**Written exercise**. In the records below, find the line with "if empty is" and the line with "obj.parent = empty"; return exactly those lines and every line between them.

☆ ☆ ☆ ☆

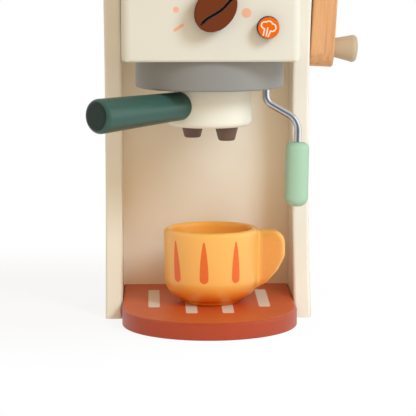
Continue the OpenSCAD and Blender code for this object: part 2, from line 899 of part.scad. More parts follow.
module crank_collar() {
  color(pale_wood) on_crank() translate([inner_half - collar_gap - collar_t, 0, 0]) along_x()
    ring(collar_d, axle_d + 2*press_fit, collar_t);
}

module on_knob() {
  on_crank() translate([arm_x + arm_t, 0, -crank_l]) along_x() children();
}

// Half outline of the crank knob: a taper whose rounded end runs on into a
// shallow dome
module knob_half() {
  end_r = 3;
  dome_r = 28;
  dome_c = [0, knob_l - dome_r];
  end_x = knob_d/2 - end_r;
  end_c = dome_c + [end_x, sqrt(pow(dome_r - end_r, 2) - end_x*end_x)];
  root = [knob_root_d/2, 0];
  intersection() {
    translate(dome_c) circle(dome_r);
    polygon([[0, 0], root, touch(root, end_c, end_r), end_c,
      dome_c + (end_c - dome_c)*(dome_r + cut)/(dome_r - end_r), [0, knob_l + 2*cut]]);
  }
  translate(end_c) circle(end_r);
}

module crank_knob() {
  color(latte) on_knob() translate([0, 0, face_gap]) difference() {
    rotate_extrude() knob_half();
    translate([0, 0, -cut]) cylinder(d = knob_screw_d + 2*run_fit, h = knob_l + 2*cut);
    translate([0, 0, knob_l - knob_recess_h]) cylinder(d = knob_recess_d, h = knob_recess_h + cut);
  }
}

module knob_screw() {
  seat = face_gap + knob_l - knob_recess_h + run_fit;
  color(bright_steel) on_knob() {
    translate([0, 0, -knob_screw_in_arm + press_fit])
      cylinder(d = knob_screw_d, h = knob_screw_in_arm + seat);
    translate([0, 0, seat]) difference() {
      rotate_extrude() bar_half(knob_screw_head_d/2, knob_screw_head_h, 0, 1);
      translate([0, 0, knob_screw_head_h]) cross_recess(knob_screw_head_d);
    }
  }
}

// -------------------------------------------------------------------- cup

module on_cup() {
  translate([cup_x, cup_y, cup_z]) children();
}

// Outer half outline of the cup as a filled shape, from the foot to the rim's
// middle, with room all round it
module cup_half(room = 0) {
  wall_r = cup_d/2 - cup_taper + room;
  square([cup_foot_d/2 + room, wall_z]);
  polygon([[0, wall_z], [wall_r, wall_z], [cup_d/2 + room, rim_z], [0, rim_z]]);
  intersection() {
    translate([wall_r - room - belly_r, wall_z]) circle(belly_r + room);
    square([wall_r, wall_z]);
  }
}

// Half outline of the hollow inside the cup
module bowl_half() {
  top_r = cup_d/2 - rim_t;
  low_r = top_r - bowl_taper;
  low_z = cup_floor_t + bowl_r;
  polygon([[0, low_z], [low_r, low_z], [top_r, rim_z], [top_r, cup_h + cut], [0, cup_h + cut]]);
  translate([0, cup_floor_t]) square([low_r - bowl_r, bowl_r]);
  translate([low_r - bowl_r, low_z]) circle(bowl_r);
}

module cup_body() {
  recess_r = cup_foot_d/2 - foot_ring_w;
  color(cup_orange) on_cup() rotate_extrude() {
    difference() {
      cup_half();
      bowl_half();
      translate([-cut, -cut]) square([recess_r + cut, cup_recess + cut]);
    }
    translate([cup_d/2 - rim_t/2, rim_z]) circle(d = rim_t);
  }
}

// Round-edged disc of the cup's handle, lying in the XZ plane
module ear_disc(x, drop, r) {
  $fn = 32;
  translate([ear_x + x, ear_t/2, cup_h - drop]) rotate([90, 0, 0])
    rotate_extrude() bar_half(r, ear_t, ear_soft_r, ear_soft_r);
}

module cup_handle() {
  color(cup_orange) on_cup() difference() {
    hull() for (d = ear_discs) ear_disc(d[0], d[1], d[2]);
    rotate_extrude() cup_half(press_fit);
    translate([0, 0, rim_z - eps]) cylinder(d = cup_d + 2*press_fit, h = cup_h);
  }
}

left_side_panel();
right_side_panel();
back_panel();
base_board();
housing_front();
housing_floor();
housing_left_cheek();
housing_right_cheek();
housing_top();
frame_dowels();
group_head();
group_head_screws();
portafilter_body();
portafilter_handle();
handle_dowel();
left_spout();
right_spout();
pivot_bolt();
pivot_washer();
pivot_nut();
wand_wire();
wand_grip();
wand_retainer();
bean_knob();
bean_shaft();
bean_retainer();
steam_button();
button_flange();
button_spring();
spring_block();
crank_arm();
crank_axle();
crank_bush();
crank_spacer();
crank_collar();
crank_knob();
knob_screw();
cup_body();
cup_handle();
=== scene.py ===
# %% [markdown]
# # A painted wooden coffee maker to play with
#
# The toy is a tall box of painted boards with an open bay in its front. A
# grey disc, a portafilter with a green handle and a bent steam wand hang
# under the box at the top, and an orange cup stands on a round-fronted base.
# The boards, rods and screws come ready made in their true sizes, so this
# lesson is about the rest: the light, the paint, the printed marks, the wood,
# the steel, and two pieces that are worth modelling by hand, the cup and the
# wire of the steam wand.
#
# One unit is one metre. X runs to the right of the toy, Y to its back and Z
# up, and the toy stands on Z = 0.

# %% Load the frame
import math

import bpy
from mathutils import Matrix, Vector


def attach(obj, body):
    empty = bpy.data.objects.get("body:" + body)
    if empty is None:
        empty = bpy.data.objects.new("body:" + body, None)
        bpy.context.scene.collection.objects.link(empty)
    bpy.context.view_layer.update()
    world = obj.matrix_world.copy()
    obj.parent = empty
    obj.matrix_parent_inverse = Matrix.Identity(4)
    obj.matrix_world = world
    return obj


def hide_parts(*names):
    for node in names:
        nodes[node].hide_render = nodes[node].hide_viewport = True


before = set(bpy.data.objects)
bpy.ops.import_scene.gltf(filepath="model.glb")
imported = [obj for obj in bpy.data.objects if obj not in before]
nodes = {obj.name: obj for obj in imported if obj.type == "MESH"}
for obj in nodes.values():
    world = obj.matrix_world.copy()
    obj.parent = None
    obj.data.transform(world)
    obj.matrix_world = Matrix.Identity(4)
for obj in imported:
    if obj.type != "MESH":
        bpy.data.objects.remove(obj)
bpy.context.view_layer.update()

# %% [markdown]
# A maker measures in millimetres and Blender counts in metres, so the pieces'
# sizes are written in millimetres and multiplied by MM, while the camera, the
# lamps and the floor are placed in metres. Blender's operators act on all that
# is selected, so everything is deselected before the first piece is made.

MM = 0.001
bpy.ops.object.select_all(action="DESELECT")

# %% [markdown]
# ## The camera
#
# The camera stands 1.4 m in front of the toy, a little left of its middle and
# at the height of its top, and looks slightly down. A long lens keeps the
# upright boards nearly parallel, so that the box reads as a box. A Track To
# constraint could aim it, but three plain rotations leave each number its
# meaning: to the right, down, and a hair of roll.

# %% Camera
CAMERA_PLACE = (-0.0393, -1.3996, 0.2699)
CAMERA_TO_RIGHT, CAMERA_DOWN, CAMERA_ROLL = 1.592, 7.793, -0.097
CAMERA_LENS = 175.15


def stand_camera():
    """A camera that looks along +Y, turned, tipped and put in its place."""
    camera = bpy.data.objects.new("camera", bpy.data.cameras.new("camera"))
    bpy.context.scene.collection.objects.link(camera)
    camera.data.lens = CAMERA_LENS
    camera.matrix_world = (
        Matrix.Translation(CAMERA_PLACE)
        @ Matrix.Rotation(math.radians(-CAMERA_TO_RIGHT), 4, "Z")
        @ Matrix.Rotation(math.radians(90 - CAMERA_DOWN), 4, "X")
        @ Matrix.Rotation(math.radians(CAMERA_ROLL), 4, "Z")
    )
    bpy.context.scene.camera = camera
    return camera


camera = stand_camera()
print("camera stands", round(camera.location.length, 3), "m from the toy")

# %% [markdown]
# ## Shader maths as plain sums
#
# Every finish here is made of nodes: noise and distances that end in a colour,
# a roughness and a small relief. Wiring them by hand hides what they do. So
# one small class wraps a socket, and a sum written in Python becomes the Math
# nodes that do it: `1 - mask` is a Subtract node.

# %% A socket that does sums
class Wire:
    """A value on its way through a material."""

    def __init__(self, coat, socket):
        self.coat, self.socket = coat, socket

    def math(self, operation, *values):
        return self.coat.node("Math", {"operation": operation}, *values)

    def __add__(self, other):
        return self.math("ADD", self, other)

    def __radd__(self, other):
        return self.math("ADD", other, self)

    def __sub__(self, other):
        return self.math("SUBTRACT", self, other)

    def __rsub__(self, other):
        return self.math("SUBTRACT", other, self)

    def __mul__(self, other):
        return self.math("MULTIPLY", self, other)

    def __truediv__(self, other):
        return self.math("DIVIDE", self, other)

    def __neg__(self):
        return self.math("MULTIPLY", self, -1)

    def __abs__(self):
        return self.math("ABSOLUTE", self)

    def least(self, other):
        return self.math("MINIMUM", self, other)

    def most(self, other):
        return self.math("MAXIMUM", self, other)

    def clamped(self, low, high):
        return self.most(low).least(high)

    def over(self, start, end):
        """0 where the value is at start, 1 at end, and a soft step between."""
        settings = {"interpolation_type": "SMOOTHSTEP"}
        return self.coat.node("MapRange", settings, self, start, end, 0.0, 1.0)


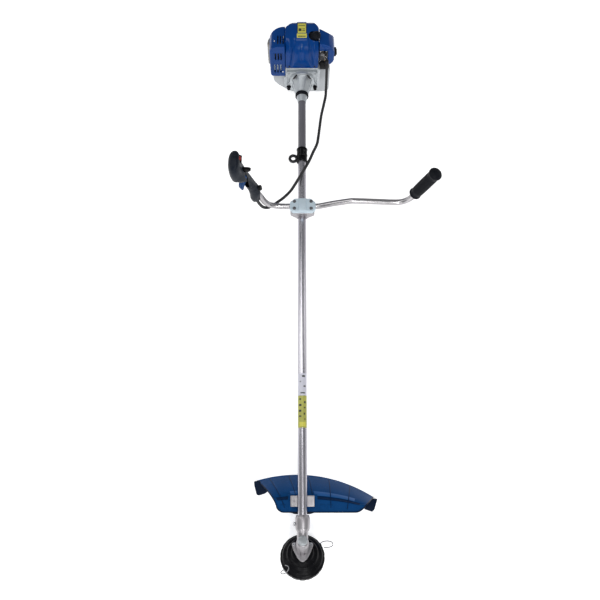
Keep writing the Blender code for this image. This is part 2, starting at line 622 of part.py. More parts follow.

☆ ☆ ☆ ☆

**Exercise result**.
    if empty is None:
        empty = bpy.data.objects.new("body:" + body, None)
        bpy.context.scene.collection.objects.link(empty)
    bpy.context.view_layer.update()
    world = obj.matrix_world.copy()
    obj.parent = empty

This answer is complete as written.